Goal: Tally the lines with the word "materials" and report the number alone.

Supplied material:
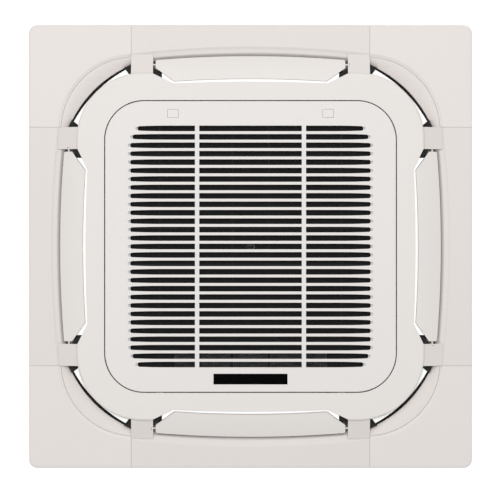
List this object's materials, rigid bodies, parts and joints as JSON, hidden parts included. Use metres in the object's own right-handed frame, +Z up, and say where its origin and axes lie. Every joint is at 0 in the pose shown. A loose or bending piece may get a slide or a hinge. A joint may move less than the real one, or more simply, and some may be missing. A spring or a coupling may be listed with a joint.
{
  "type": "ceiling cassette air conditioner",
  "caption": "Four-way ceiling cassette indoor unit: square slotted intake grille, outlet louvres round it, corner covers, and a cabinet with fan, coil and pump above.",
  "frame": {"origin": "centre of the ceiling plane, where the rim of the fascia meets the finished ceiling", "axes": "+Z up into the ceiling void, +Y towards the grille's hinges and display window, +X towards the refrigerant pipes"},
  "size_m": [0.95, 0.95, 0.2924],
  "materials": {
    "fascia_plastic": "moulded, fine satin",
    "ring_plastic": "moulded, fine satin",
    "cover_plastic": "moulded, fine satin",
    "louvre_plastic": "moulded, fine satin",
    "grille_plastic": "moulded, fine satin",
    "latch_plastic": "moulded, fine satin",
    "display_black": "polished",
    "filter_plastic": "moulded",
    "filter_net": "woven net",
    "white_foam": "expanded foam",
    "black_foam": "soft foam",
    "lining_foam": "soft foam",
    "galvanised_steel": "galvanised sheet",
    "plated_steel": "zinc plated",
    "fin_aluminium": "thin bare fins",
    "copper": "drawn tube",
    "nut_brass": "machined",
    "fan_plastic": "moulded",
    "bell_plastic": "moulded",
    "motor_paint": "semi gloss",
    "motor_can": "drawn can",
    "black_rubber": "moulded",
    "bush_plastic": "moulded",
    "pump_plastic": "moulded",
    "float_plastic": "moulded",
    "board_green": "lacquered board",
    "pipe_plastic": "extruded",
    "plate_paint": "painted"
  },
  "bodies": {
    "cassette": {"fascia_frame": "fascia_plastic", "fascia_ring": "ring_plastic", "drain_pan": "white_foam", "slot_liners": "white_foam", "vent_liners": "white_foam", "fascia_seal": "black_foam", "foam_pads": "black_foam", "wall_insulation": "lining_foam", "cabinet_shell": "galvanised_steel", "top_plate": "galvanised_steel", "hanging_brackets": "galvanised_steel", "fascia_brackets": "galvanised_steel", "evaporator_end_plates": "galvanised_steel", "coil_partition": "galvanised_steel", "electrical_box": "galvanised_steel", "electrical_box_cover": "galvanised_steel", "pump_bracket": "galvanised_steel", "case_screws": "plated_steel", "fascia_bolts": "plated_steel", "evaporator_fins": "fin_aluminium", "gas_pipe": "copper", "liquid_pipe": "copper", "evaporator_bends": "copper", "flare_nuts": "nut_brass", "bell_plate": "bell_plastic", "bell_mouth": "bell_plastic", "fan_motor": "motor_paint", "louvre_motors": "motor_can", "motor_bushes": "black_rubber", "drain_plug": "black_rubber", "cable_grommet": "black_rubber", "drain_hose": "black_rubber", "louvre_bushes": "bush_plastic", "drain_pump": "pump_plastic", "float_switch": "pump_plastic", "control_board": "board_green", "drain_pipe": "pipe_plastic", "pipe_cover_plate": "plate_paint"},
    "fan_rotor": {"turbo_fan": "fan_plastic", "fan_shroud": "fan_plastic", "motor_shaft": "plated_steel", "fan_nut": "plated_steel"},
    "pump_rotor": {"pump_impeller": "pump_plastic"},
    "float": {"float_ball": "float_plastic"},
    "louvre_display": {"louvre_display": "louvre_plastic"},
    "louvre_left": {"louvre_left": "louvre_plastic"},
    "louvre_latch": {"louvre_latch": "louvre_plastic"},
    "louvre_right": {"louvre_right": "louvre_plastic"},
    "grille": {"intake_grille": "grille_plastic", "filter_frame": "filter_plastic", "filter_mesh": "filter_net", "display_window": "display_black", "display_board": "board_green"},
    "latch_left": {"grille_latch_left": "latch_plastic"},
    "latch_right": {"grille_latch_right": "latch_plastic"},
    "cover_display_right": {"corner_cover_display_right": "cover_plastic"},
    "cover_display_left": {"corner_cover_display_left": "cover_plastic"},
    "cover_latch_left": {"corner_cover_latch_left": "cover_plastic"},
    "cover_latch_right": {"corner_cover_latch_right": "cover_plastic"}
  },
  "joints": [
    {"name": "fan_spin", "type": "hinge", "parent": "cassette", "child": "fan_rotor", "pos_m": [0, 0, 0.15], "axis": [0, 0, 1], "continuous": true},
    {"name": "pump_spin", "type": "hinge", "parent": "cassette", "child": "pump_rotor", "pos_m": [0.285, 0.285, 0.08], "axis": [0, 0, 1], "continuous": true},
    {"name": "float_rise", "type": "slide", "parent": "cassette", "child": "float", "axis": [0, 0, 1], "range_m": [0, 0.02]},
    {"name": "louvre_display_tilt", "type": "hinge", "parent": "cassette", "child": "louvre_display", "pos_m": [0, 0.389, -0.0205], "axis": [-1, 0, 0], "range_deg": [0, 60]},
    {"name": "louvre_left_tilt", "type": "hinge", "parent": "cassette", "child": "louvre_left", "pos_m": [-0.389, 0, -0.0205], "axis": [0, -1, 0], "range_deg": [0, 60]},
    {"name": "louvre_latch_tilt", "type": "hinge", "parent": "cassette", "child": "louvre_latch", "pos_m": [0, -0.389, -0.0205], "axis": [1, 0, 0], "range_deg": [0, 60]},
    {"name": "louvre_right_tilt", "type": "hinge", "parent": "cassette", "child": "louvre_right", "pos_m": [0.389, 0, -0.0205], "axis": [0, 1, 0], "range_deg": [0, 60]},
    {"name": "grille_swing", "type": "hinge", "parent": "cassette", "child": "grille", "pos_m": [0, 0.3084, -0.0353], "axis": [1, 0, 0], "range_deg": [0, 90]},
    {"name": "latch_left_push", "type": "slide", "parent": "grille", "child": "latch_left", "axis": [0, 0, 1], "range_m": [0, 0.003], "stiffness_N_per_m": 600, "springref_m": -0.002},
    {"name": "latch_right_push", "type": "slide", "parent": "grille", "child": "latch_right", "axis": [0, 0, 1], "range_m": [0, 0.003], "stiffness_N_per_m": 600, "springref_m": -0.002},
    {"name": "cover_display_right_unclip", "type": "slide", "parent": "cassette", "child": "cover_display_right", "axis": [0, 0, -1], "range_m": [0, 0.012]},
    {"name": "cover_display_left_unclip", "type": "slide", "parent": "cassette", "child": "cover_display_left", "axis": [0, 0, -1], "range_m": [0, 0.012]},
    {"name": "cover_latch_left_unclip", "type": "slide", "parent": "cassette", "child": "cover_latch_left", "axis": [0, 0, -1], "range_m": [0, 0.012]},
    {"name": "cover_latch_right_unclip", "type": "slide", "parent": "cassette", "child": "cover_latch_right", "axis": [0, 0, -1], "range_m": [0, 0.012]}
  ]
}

Exercise response: 2